Stated goal: Give again only the lines beginning with the one that contains "for name, make" and ending with the one that contains "METAL = 1.0"; include both of those lines.

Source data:
══════
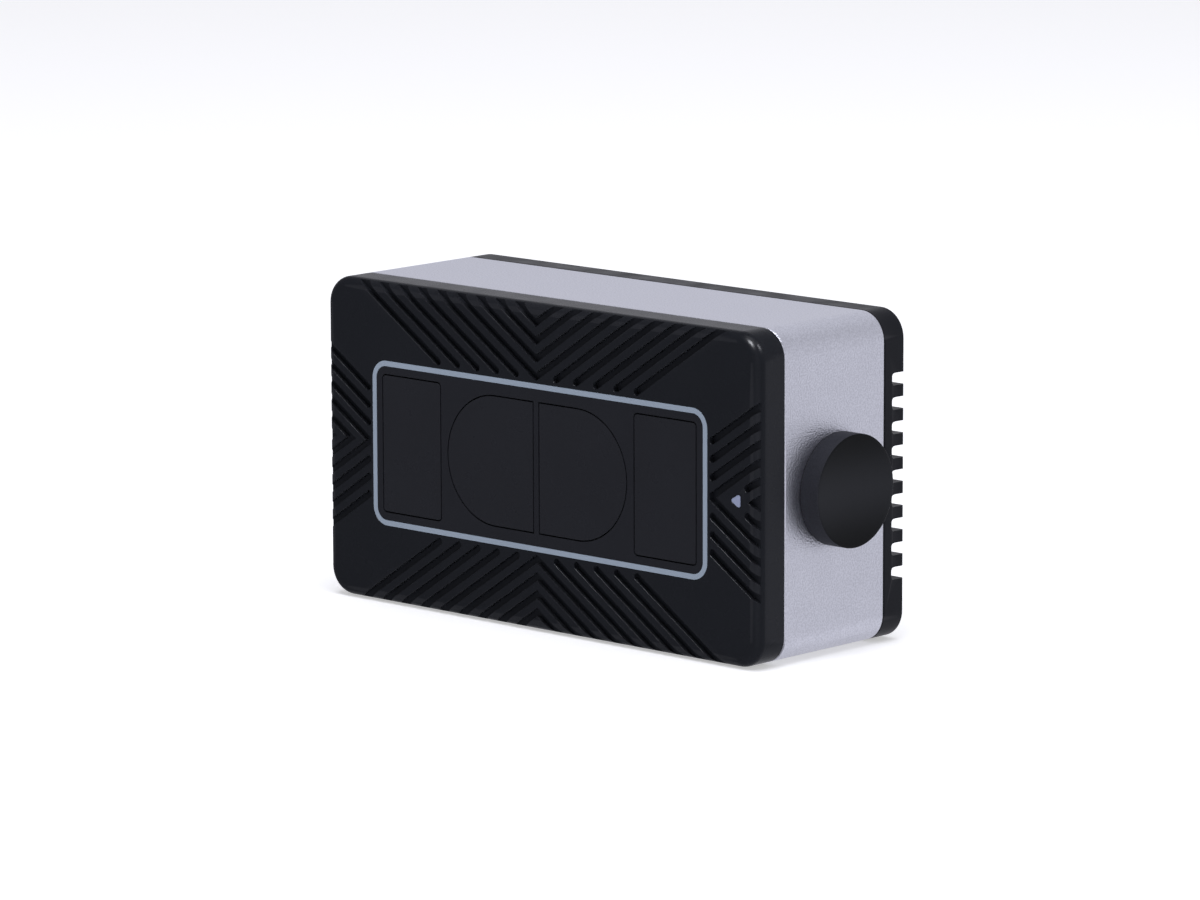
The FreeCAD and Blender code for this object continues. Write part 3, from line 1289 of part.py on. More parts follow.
def status_flex():
    """A level L-shaped flex that runs under the connector to the main board."""
    start_y = FRONT_Y + STATUS_BOARD_DEPTH[1]
    points = [(44.4, start_y), (47.0, start_y), (47.0, 10.1), (38.6, 10.1), (38.6, 9.6), (44.4, 9.6)]
    corners = [VEC(x, y, STATUS_FLEX_Z) for x, y in points]
    outline = Part.Face(Part.makePolygon(corners + [corners[0]]))
    return outline.extrude(VEC(0, 0, FLEX_THICKNESS))


def power_flex():
    """From the back of the connector, past the plate's edge, to the main board."""
    start_y, tail_end_y, end_y = POWER_FLEX_Y
    run_x = (POWER_FLEX_X, POWER_FLEX_X + FLEX_THICKNESS)
    run = box(run_x, (start_y, end_y), POWER_FLEX_Z)
    tail = box((POWER_FLEX_X, CONN_BOARD_X[0]), (start_y, tail_end_y), POWER_FLEX_Z)
    return run.fuse(tail).removeSplitter()


# ---------------------------------------------------------------- all the pieces
PIECES = {
    "front_bezel": front_bezel,
    "trim_ring": trim_ring,
    "face_panel": face_panel,
    "left_flood_window": lambda: flood_window(-1, -WINDOW_HALF_GAP, depth(0, WINDOW_DEPTH)),
    "right_flood_window": lambda: flood_window(1, -WINDOW_HALF_GAP, depth(0, WINDOW_DEPTH)),
    "transmit_window": lambda: d_window(-1, -WINDOW_HALF_GAP, depth(0, WINDOW_DEPTH)),
    "receive_window": lambda: d_window(1, -WINDOW_HALF_GAP, depth(0, WINDOW_DEPTH)),
    "status_light_guide": status_light_guide,
    "main_housing": main_housing,
    "rear_cover": rear_cover,
    "front_gasket": front_gasket,
    "rear_gasket": rear_gasket,
    "case_screws": case_screws,
    "connector_shell": connector_shell,
    "connector_insert": connector_insert,
    "connector_pins": connector_pins,
    "connector_nut": connector_nut,
    "connector_seal": connector_seal,
    "connector_board": connector_board,
    "dust_cap": dust_cap,
    "scan_shaft": scan_shaft,
    "transmit_mirror": lambda: scan_mirror(-1),
    "receive_mirror": lambda: scan_mirror(1),
    "divider_disc": divider_disc,
    "bearing_inner_rings": lambda: bearing_rings(RACE_INNER_R, SHAFT_BORE_R),
    "bearing_outer_rings": lambda: bearing_rings(BEARING_R, RACE_OUTER_R),
    "left_bearing_balls": lambda: bearing_balls(-1),
    "left_bearing_cage": lambda: bearing_cage(-1),
    "right_bearing_balls": lambda: bearing_balls(1),
    "right_bearing_cage": lambda: bearing_cage(1),
    "motor_rotor_cup": motor_rotor_cup,
    "motor_magnet_ring": motor_magnet_ring,
    "motor_stator": motor_stator,
    "motor_coils": motor_coils,
    "motor_board": motor_board,
    "encoder_disc": encoder_disc,
    "encoder_board": encoder_board,
    "encoder_sensor": encoder_sensor,
    "left_bearing_bracket": lambda: bearing_bracket(-1),
    "right_bearing_bracket": lambda: bearing_bracket(1),
    "chassis_plate": chassis_plate,
    "inner_screws": inner_screws,
    "optics_deck": optics_deck,
    "collimator_barrel": collimator_barrel,
    "collimator_lens": collimator_lens,
    "laser_diode": laser_diode,
    "laser_board": laser_board,
    "receiver_barrel": receiver_barrel,
    "receiver_lens": receiver_lens,
    "photodetector": photodetector,
    "receiver_board": receiver_board,
    "light_baffle": light_baffle,
    "flood_boards": flood_boards,
    "flood_emitters": flood_emitters,
    "flood_diffusers": flood_diffusers,
    "status_board": status_board,
    "main_board": main_board,
    "board_parts": board_parts,
    "thermal_pad": thermal_pad,
    "flat_flexes": flat_flexes,
}


def solids_only(shape):
    """A lone solid, or a group of separate solids."""
    solids = shape.Solids
    if len(solids) == 1:
        return solids[0]
    return Part.makeCompound(solids)


def main():
    os.makedirs("parts", exist_ok=True)
    for name, make in PIECES.items():
        shape = solids_only(make())
        shape.exportStep(os.path.join("parts", name + ".step"))
        print(name, len(shape.Solids), round(shape.Volume, 2), shape.isValid())


main()
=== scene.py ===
import bmesh
import bpy
import json
import math
from mathutils import Matrix, Vector
from mathutils.bvhtree import BVHTree
from mathutils.geometry import barycentric_transform


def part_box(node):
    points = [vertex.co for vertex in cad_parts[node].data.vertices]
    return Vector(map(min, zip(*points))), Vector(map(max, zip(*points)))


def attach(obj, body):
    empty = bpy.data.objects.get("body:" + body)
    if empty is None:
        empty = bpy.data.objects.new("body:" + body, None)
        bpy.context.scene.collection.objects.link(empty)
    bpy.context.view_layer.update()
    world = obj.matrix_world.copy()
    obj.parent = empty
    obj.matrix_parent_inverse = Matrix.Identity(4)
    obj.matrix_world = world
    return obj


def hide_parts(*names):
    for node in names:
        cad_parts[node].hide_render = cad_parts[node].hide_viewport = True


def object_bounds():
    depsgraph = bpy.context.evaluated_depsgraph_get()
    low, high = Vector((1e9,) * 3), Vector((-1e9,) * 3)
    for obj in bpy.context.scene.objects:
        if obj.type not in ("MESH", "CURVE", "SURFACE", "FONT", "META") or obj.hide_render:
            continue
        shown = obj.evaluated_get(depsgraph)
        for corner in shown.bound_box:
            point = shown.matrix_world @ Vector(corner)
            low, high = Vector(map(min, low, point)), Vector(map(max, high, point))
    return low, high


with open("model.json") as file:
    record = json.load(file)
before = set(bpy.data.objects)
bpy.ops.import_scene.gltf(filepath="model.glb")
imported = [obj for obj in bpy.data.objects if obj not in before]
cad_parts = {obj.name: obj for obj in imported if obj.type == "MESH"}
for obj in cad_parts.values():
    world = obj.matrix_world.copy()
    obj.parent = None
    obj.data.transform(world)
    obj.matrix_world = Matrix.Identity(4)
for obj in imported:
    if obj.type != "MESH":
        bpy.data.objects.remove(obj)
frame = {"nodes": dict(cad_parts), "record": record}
cad_low, cad_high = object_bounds()
NODES = frame["nodes"]
MM = 0.001
PLAIN = 0.0
METAL = 1.0


# ------------------------------------------------------------------ node helpers
# the range that most values of a noise texture fall in
NOISE_SPAN = (0.3, 0.7)
# the pointiness where an edge starts to look worn, and where it is fully worn
WORN_POINTINESS = (0.54, 0.64)


def new_material(name):
    """An empty node material: returns the material, its tree and its output."""
    material = bpy.data.materials.new(name)
    material.use_nodes = True
    tree = material.node_tree
    tree.nodes.clear()
    output = tree.nodes.new("ShaderNodeOutputMaterial")
    return material, tree, output


def link(tree, source, target):
    tree.links.new(source, target)


def object_space(tree):
    return tree.nodes.new("ShaderNodeTexCoord").outputs["Object"]


def noise(tree, vector, size_mm, detail=3.0):
    """Fractal noise with features about size_mm across."""
    node = tree.nodes.new("ShaderNodeTexNoise")
    node.inputs["Scale"].default_value = 1.0 / (size_mm * MM)
    node.inputs["Detail"].default_value = detail
    link(tree, vector, node.inputs["Vector"])
    return node.outputs["Fac"]


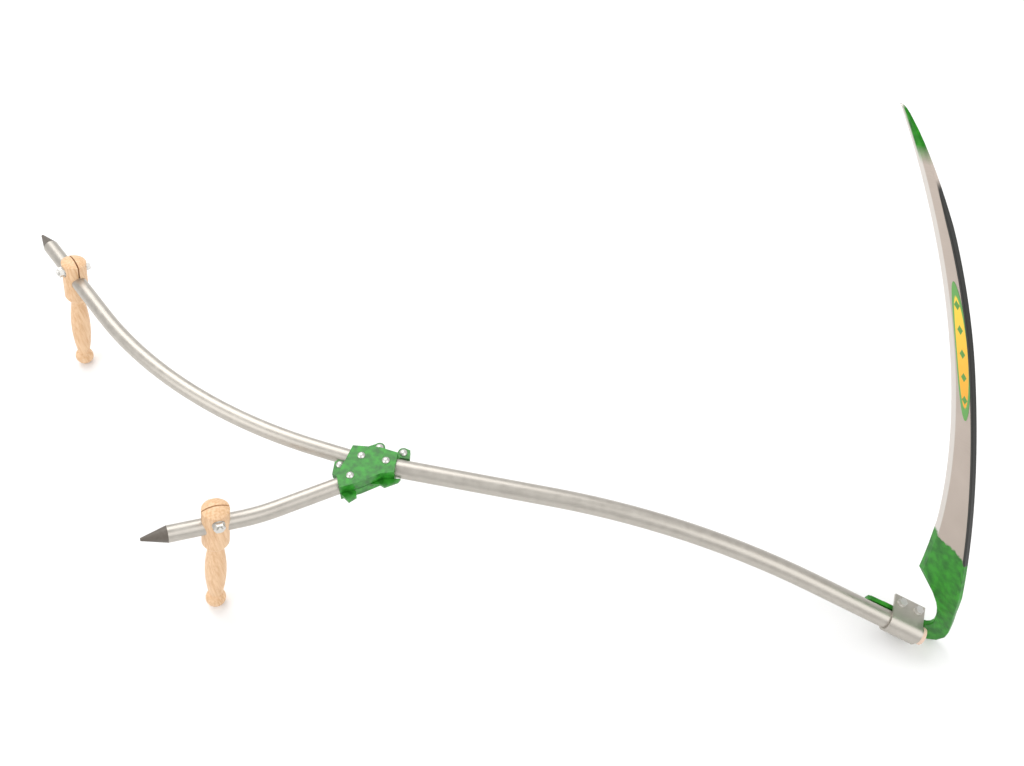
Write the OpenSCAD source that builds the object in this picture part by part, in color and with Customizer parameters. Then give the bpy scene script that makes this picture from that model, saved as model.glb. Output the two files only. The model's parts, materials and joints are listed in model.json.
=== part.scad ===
// Grass scythe: a tubular Y-shaped handle frame with two turned grips, and a curved blade
// whose flat tang is clamped behind the end of the main tube.
// It is drawn in the frame of the junction and then set down on its three feet:
// the two grip knobs and the heel of the blade.

/* [Main tube] */
// Outside diameter of the main tube
main_d = 25; // [22:0.5:28]
// Wall of all three tubes
tube_wall = 1.5; // [1:0.1:2.5]
// Straight length from the junction to the bend
main_straight_in = 238; // [150:1:320]
// Radius of the bend
main_bend_r = 1150; // [700:10:1800]
// Angle of the bend
main_bend = 17.8; // [8:0.1:26]
// Side towards which the tube bends, turned about its own axis
main_bend_side = -120.6; // [-180:0.1:0]
// Straight length from the bend to the blade end
main_straight_out = 156; // [120:1:260]

/* [Arms] */
// Outside diameter of both arms
arm_d = 22; // [19:0.5:25]
// Angle between the upper arm and the main tube's line
upper_angle = 6.8; // [0:0.1:14]
// Straight length of the upper arm at the junction
upper_straight_in = 74; // [50:1:120]
// Radius of the upper arm's bend
upper_bend_r = 707; // [450:1:1000]
// Angle of the upper arm's bend
upper_bend = 33.6; // [15:0.1:45]
// Side towards which the upper arm bends
upper_bend_side = 187.7; // [150:0.1:210]
// Straight length of the upper arm's free end
upper_straight_out = 186; // [160:1:260]
// Angle between the lower arm and the main tube's line
lower_angle = 35.8; // [30:0.1:45]
// Straight length of the lower arm at the junction
lower_straight_in = 112; // [80:1:150]
// Radius of the lower arm's bend
lower_bend_r = 220; // [150:1:400]
// Angle of the lower arm's bend
lower_bend = 12.7; // [4:0.1:24]
// Side towards which the lower arm bends
lower_bend_side = 103.8; // [60:0.1:140]
// Straight length of the lower arm's free end
lower_straight_out = 89; // [86:1:160]

/* [End caps and plug] */
// Length of the pointed cap beyond the tube
cap_cone = 32; // [20:1:45]
// Diameter of the cap's blunt tip
cap_tip_d = 4; // [2:0.5:8]
// Length of the cap's spigot inside the tube
cap_spigot = 18; // [10:1:30]
// Thickness of the plug's rim beyond the main tube
plug_rim = 5; // [3:0.5:8]

/* [Junction] */
// Wall of the shells over the tubes
shell_wall = 3; // [2:0.5:5]
// Thickness of each shell's flange
flange_t = 4.5; // [3:0.5:7]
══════
Answer to the exercise:
    for name, make in PIECES.items():
        shape = solids_only(make())
        shape.exportStep(os.path.join("parts", name + ".step"))
        print(name, len(shape.Solids), round(shape.Volume, 2), shape.isValid())


main()
=== scene.py ===
import bmesh
import bpy
import json
import math
from mathutils import Matrix, Vector
from mathutils.bvhtree import BVHTree
from mathutils.geometry import barycentric_transform


def part_box(node):
    points = [vertex.co for vertex in cad_parts[node].data.vertices]
    return Vector(map(min, zip(*points))), Vector(map(max, zip(*points)))


def attach(obj, body):
    empty = bpy.data.objects.get("body:" + body)
    if empty is None:
        empty = bpy.data.objects.new("body:" + body, None)
        bpy.context.scene.collection.objects.link(empty)
    bpy.context.view_layer.update()
    world = obj.matrix_world.copy()
    obj.parent = empty
    obj.matrix_parent_inverse = Matrix.Identity(4)
    obj.matrix_world = world
    return obj


def hide_parts(*names):
    for node in names:
        cad_parts[node].hide_render = cad_parts[node].hide_viewport = True


def object_bounds():
    depsgraph = bpy.context.evaluated_depsgraph_get()
    low, high = Vector((1e9,) * 3), Vector((-1e9,) * 3)
    for obj in bpy.context.scene.objects:
        if obj.type not in ("MESH", "CURVE", "SURFACE", "FONT", "META") or obj.hide_render:
            continue
        shown = obj.evaluated_get(depsgraph)
        for corner in shown.bound_box:
            point = shown.matrix_world @ Vector(corner)
            low, high = Vector(map(min, low, point)), Vector(map(max, high, point))
    return low, high


with open("model.json") as file:
    record = json.load(file)
before = set(bpy.data.objects)
bpy.ops.import_scene.gltf(filepath="model.glb")
imported = [obj for obj in bpy.data.objects if obj not in before]
cad_parts = {obj.name: obj for obj in imported if obj.type == "MESH"}
for obj in cad_parts.values():
    world = obj.matrix_world.copy()
    obj.parent = None
    obj.data.transform(world)
    obj.matrix_world = Matrix.Identity(4)
for obj in imported:
    if obj.type != "MESH":
        bpy.data.objects.remove(obj)
frame = {"nodes": dict(cad_parts), "record": record}
cad_low, cad_high = object_bounds()
NODES = frame["nodes"]
MM = 0.001
PLAIN = 0.0
METAL = 1.0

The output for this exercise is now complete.